Il me semble que la seule légitimité à présenter de l'extrême cruauté, à part le voyeurisme et éventuellement certaine littérature de genre, est de susciter l'empathie. Or tout l'album sonnant faux, je l'ai lu en spectateur, sans rien ressentir.

Dommage parce que "L'aile brisée" d'Altarriba était très bien ("L'art de voler" un peu chiant par contre), très empathique mais justement sans pathos.

En fait la différence entre "L'aile brisée" et "L'art de voler" peut expliquer le ratage artistique du "Ciel dans la tête"...

Altarriba a clairement une meilleure connexion émotionnelle avec sa mère qu'avec son père, et cela amène le lecteur à également être plus en empathie avec la première qu'avec le second (en fait, la connexion est même meilleure avec le père personnage secondaire de l'Aile Brisée - tel que vu par la mère - qu'avec le père personnage principal de l'Art de Voler). Et il n'a clairement aucune connexion avec les africains, avant ou après les migrations (c'est pas un reproche, je ne l'accuse pas de racisme, c'est un constat c'est tout); d'où le fait que la BD tombe à plat, il n'y a rien de réel, d'humain dedans, juste les présupposés d'Altarriba sur le sujet.

On me signale une interview d'Altarriba: www.antonioaltarriba.com/le-ciel-dans-la-tete-videoreportaje/, avec comme commentaire "Son but est quelque part de raconter l'histoire de son père, réfugié d'Espagne en France, à travers le destin des migrants africains aujourd'hui, et d'en faire une épopée magnifiée à la fois lumineuse et sombre. Donc le but n'est pas d'être documentaire. Il n'a d'ailleurs pas mis les pieds dans la région ni parlé à un seul migrant, ca n'a pas l'air de l'intéresser - et je pense que ca suffit à expliquer tes réserves. Il part du postulat qu'un migrant reste un migrant, que ce soit ici ou ailleurs, hier ou aujourd'hui, quel que soit le contexte. Ca fait effectivement un peu penser à Shaun Tan et son "Là où vont nos pères" (là aussi l'hommage d'un fils à son père migrant). Ce fil narratif n'est pourtant pas une fatalité. Halfdan Pisket dans sa trilogie "Dansker" (prix de la meilleure série à Angoulème en 2019) traite le sujet de la migration de son père de manière très différente et beaucoup plus réaliste."

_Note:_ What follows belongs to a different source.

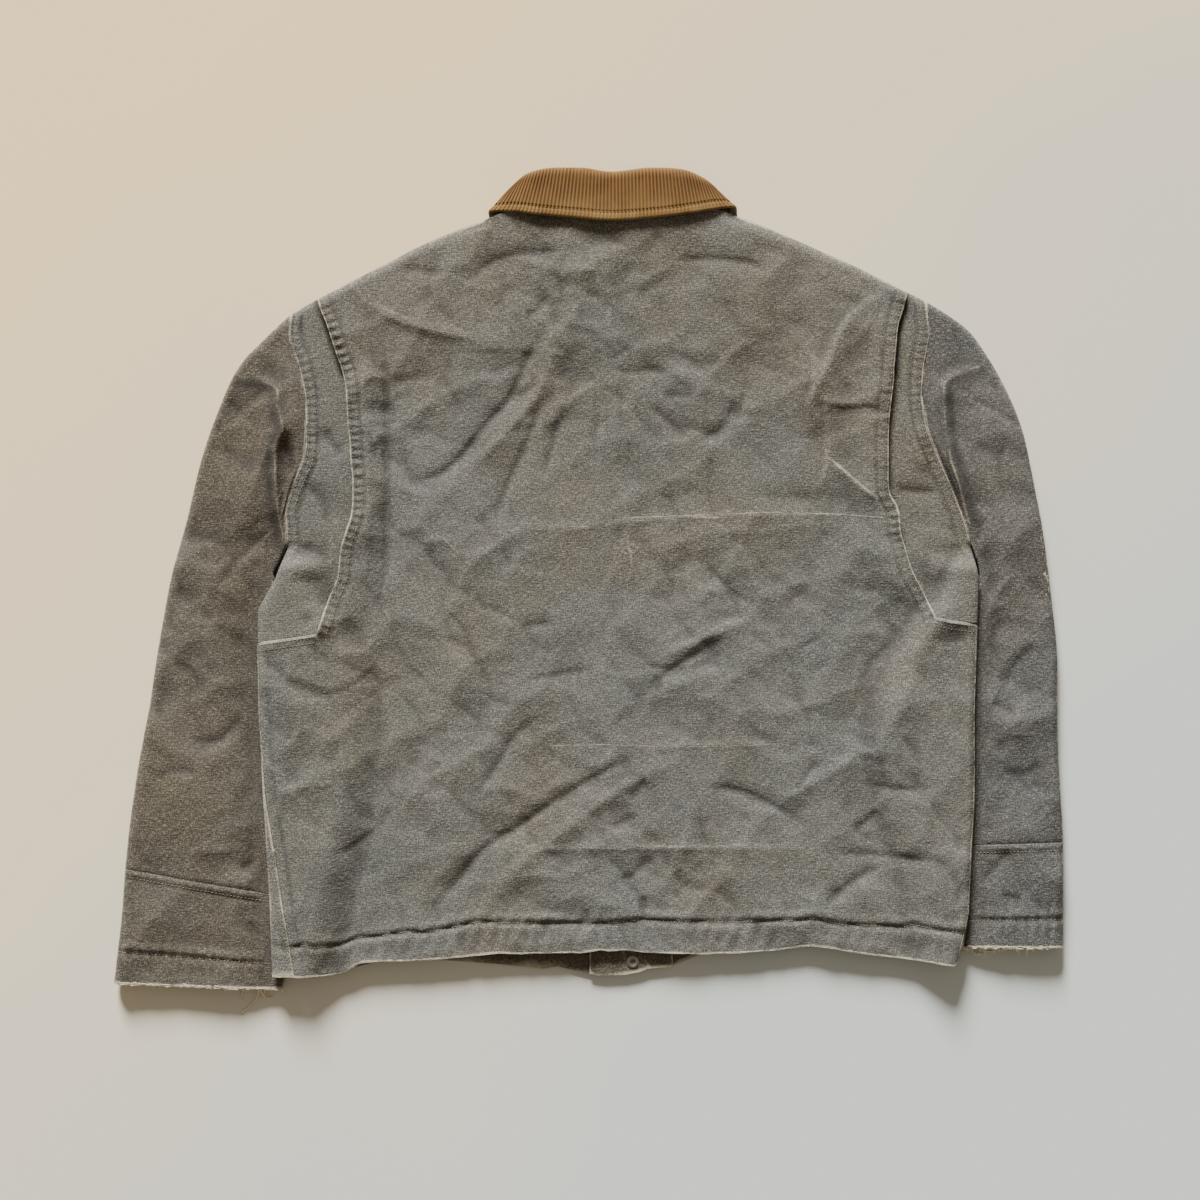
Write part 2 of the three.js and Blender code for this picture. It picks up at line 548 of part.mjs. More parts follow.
function gusset(side) {
  const inward = inwardOf[side];
  const foot = (side === 'left' ? notchLeft : notchRight) + seamGap;
  const boundary = sideRows(side, fromUnderarm.map((y, i) => (i < fromUnderarm.length - 1 ? y : foot)));
  const shares = [0, 0.015, 0.05, 0.11, 0.3, 0.5, 0.75, 1];
  const columns = shares.length;
  const rows = boundary.length;
  const footY = (x) => lineAt(gussetFoot, x) + seamGap;
  const pleatAt = (y) => readTable(pleats, 'y', side, Math.max(y, -49));
  const place = (r, c) => {
    const [edgeX, edgeY] = boundary[r];
    const share = (shoulderAt(side, edgeX) - edgeY) / (shoulderAt(side, edgeX) - footY(edgeX));
    let x = edgeX;
    let y = edgeY;
    for (let pass = 0; pass < 6 && c > 0; pass += 1) {
      const tuck = mix(-2 * seamGap, pleatTuck, smooth((shoulderAt(side, x) - y - 9) / 25));
      x = mix(edgeX, pleatAt(y) + inward * tuck, shares[c]);
      y = mix(shoulderAt(side, x), footY(x), share);
    }
    return [x, y];
  };
  const height = (x, y) => {
    const tucked = smooth(((x - pleatAt(y)) * inward + 4) / 12);
    return upperZ(gussetTop(x, y) - 0.4 * tucked, x, y);
  };
  const outside = (r, c) => {
    const [x, y] = place(r, c);
    return [x, y, height(x, y)];
  };
  const direction = (r, c) => faceDirection(height, ...place(r, c), 1);
  const up = side === 'left' ? 1 : -1;
  return clothWall({ rows, columns, outside, thickness: () => canvasWall, up, direction });
}

// ---- the fronts --------------------------------------------------------------------------------------

function frontTopLine(side, x) {
  if (side === 'left' && x < frontNeck[0][0]) return shoulderAt('left', x);
  if (side === 'right' && x > frontNeck[frontNeck.length - 1][0]) return shoulderAt('right', x);
  return lineAt(frontNeck, x);
}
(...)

Mais c'est vraiment dommage je trouve, cela aurait pu faire une vraiment excellente BD que ce projet, si Altarriba s'était donné la peine de s'intéresser au réel plutôt qu'uniquement à ses fantasmes, s'il avait considéré les migrants africains comme des êtres humains à part entière plutôt que simplement le tableau sur lequel projeter ses centres d'intérêt.